Interesting. Have you considered using VPA in memory-saver mode? I'm looking into this now. It would skip the KeyError log - see codebase here. At first I didn't want to skip this error since it pointed to this issue but now I'm not convinced about the value of this error after all - curious to hear what you think 🤔

Sidenote - memory-saver could also solve the VPA memory leak and reduce the resource utilization of VPA itself: https://github.com/kubernetes/autoscaler/issues/6368

nikimanoledaki avatar May 23 '24 11:05 nikimanoledaki

I'm not deeply familiar with VPA code, but my general purpose programming instinct isn't to ignore a KeyError like this; something isn't populating clusterState that should be. I suppose if clusterState is populated by something scheduled this is just a race condition, in which case it is "normal" for an OOM to occur for something not in clusterState; if this is true, I think the better solution is that clusterState.AddSample should handle this gracefully and add the appropriate entry to clusterState; it definitely shouldn't return a KeyError; even returning "PodNotKnownError" would be better than KeyError

I may try memory saver mode anyway though; we do a fair amount of batch processing in Kubernetes which creates a lot of pods without VPA on occasion. (I have a VPA for vpa-recommender itself to handle this.) This leads me to wonder, why does the VPA track pods that don't have a VPA (aka why isn't memory-saver the only mode for VPA)?

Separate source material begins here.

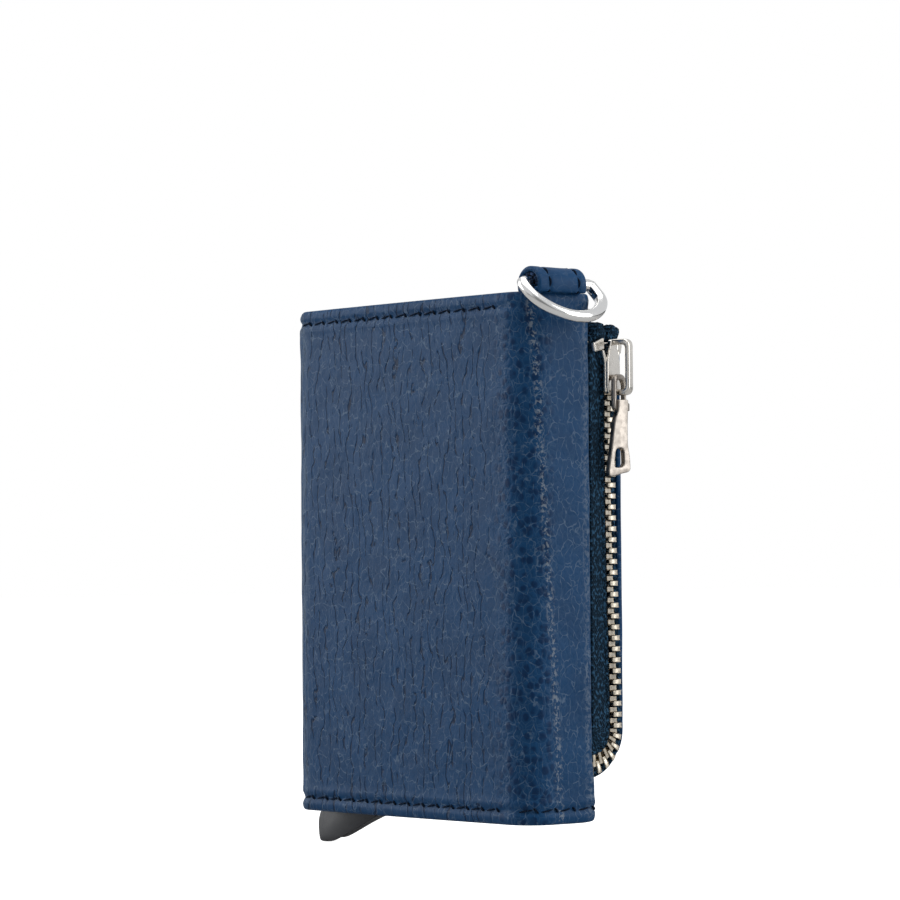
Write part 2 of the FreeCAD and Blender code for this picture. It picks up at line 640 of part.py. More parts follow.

akloss-cibo avatar May 23 '24 14:05 akloss-cibo

This leads me to wonder, why does the VPA track pods that don't have a VPA (aka why isn't memory-saver the only mode for VPA)?

VPAs standard implementation for historic storage is VPACheckpoints, which means that if you decide to start tracking a certain workload with VPA, it takes ~8 days to get the most accurate recommendation. If you don't run in memory-saver mode, the VPA already gathers data about the containers in memory, so if you would decide to enable VPA for a new container, and the recommender was already running for 8 days, you would get accurate recommendations straight away.

I absolutely think --memory-saver=true should be the default, but depending on your use-cases, not running in memory-saver mode can be a useful thing.

voelzmo avatar May 28 '24 11:05 voelzmo

This is great feedback, @akloss-cibo & @voelzmo! My gut feeling was also to not avoid the KeyErrors which is why we have not enabled memory-saver yet. However the use case that @voelzmo describes makes sense to me. It sounds like memory-saver could make VPA easier to maintain. Currently the main issue with maintaining VPA in our large Kubernetes clusters is the frequent OOM Kill errors, which could indicate that VPA's Updater/Recommender could be losing state, which could be causing the bug described earlier in this issue.

See this feature request for HA VPA + my comment here: https://github.com/kubernetes/autoscaler/issues/6846#issuecomment-2136860926

nikimanoledaki avatar May 29 '24 08:05 nikimanoledaki

My gut feeling was also to not avoid the KeyErrors which is why we have not enabled memory-saver yet.

This is true: enabling memory-saver mode will mask the KeyErrors which arise due to other reasons. So if you don't have this mode enabled and still see KeyErrors (like described in this bug's OP), then this might be an indication that something else is going wrong. So for investigating this bug, it will probably be helpful to leave memory-saver=false.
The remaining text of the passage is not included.